Responsibility: Management typically has decision authority. Decisions must be documented and defensible.
Common Pitfalls
“We Can’t Afford It”
Cost alone is not sufficient reason to not implement a control:
- Must assess — Cost must be assessed against risk reduction
- Must justify — Decision not to implement must be justified
- Must document — Justification must be documented
What can go wrong: Controls dismissed based on cost without assessment, decisions not documented.
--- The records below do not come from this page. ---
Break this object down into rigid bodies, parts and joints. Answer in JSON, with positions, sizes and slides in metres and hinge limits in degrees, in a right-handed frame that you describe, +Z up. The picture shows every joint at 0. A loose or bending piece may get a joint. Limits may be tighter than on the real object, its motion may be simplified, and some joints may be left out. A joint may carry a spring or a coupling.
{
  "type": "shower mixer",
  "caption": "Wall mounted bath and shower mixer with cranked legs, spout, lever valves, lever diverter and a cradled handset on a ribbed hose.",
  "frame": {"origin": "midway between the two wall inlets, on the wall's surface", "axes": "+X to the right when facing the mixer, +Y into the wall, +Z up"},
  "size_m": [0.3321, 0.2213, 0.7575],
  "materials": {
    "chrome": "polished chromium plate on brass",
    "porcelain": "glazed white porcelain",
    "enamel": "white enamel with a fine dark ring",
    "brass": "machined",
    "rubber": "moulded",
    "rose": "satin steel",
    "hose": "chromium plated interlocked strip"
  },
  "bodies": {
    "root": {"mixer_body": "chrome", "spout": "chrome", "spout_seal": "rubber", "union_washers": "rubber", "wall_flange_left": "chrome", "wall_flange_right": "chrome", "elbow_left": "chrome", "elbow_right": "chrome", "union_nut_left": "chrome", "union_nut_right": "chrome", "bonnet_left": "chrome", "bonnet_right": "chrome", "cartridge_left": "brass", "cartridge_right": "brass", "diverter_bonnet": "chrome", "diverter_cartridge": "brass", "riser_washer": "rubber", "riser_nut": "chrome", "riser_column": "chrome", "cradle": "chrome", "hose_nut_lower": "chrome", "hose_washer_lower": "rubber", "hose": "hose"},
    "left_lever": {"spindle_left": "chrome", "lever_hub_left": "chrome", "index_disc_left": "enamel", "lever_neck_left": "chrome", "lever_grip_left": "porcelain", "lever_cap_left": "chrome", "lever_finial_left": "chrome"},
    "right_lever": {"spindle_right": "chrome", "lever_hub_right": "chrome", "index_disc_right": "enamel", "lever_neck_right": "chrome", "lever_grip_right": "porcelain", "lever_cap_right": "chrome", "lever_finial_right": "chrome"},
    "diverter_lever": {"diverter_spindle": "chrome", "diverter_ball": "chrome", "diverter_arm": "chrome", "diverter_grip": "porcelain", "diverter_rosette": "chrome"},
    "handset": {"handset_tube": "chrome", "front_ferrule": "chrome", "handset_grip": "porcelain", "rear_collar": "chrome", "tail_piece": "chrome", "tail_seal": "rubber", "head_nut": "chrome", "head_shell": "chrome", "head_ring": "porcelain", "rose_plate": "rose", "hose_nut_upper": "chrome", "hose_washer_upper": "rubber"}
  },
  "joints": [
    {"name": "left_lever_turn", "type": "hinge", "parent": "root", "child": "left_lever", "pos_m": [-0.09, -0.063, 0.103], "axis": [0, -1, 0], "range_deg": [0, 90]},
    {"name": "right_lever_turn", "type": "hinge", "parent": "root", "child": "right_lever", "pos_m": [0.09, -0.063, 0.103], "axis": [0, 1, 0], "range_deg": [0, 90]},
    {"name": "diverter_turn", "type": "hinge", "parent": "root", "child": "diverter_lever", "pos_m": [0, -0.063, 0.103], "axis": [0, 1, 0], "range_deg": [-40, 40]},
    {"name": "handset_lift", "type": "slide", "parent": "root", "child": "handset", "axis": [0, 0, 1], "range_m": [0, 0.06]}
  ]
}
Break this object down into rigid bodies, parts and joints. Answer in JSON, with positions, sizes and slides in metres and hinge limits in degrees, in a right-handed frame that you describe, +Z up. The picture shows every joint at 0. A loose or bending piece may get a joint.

Cost is a factor, but not the only factor.
“It’s Too Complex”
Complexity alone is not sufficient reason:
- Must assess — Complexity must be assessed against risk reduction
- Must consider alternatives — Simpler alternatives may exist
- Must document — Decision must be documented
Operational reality: Complexity is a valid constraint, but must be assessed, not assumed.
“We’ve Always Done It This Way”
Tradition is not justification:
- Must assess — Existing practices must be assessed against ALARP
- Must improve — If better practices exist, they should be considered
- Must document — Decision to continue existing practice must be documented
What can go wrong: Existing practices not assessed, better practices not considered, status quo assumed acceptable. ALARP requires continuous improvement.
Regulatory Considerations
Legal Requirements
ALARP may be a legal requirement:
- UK regulations — ALARP is a legal requirement under UK health and safety law
- Other jurisdictions — Similar requirements may exist in other jurisdictions
- Industry standards — IMCA, DNV, and other standards may require ALARP
Responsibility: Operators must comply with legal requirements. Non-compliance creates legal risk.
Regulatory Review
Regulators may review ALARP assessments:
- Documentation review — Regulators may review ALARP documentation
- Decision challenge — Regulators may challenge ALARP decisions
- Enforcement — Non-compliance may result in enforcement action
Audit-worthiness: ALARP documentation must be suitable for regulatory review. Inadequate documentation creates regulatory risk.